▸ **SET EXERCISE**
The lines to be extracted run from the start of the listing through the line containing "floor_t = 12; // [9:0.5:18]"; copy them exactly and nothing else.

▸ **GIVEN DATA**
==*==
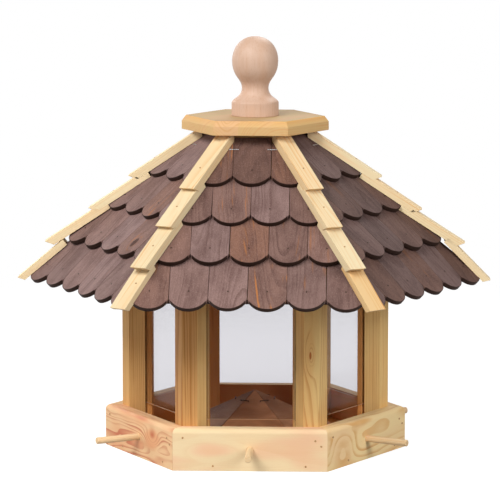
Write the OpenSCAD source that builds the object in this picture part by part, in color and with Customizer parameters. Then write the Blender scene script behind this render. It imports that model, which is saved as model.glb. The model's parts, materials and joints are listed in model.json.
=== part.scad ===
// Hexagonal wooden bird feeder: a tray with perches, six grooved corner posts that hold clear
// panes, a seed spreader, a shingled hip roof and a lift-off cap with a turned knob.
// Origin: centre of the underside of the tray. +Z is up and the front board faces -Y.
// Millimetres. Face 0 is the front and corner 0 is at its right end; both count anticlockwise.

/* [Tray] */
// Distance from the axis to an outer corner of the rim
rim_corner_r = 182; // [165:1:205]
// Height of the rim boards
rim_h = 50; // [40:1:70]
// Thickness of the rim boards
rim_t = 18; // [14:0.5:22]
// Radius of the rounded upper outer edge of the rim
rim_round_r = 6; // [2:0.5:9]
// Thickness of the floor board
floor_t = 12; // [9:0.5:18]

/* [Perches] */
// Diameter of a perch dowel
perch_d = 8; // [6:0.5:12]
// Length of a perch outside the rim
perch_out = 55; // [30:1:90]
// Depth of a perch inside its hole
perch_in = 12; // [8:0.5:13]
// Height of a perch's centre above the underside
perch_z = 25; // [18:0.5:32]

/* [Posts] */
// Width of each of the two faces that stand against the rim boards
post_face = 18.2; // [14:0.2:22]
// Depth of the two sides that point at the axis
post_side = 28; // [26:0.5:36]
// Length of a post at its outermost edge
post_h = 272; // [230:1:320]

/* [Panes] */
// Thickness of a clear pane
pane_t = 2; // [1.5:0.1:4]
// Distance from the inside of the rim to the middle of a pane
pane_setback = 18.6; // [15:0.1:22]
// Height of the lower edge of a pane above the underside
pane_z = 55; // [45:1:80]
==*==
▸ **RESPONSE TO THIS TASK**
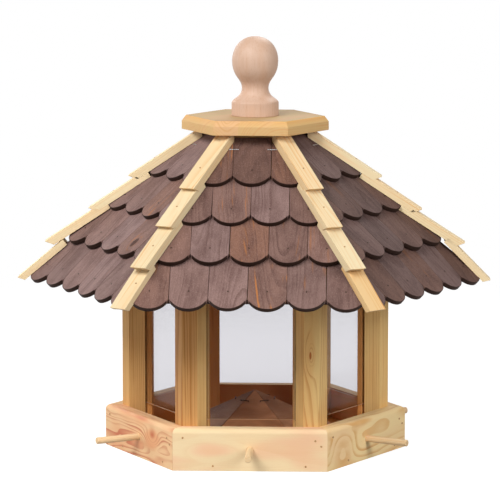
Write the OpenSCAD source that builds the object in this picture part by part, in color and with Customizer parameters. Then write the Blender scene script behind this render. It imports that model, which is saved as model.glb. The model's parts, materials and joints are listed in model.json.
=== part.scad ===
// Hexagonal wooden bird feeder: a tray with perches, six grooved corner posts that hold clear
// panes, a seed spreader, a shingled hip roof and a lift-off cap with a turned knob.
// Origin: centre of the underside of the tray. +Z is up and the front board faces -Y.
// Millimetres. Face 0 is the front and corner 0 is at its right end; both count anticlockwise.

/* [Tray] */
// Distance from the axis to an outer corner of the rim
rim_corner_r = 182; // [165:1:205]
// Height of the rim boards
rim_h = 50; // [40:1:70]
// Thickness of the rim boards
rim_t = 18; // [14:0.5:22]
// Radius of the rounded upper outer edge of the rim
rim_round_r = 6; // [2:0.5:9]
// Thickness of the floor board
floor_t = 12; // [9:0.5:18]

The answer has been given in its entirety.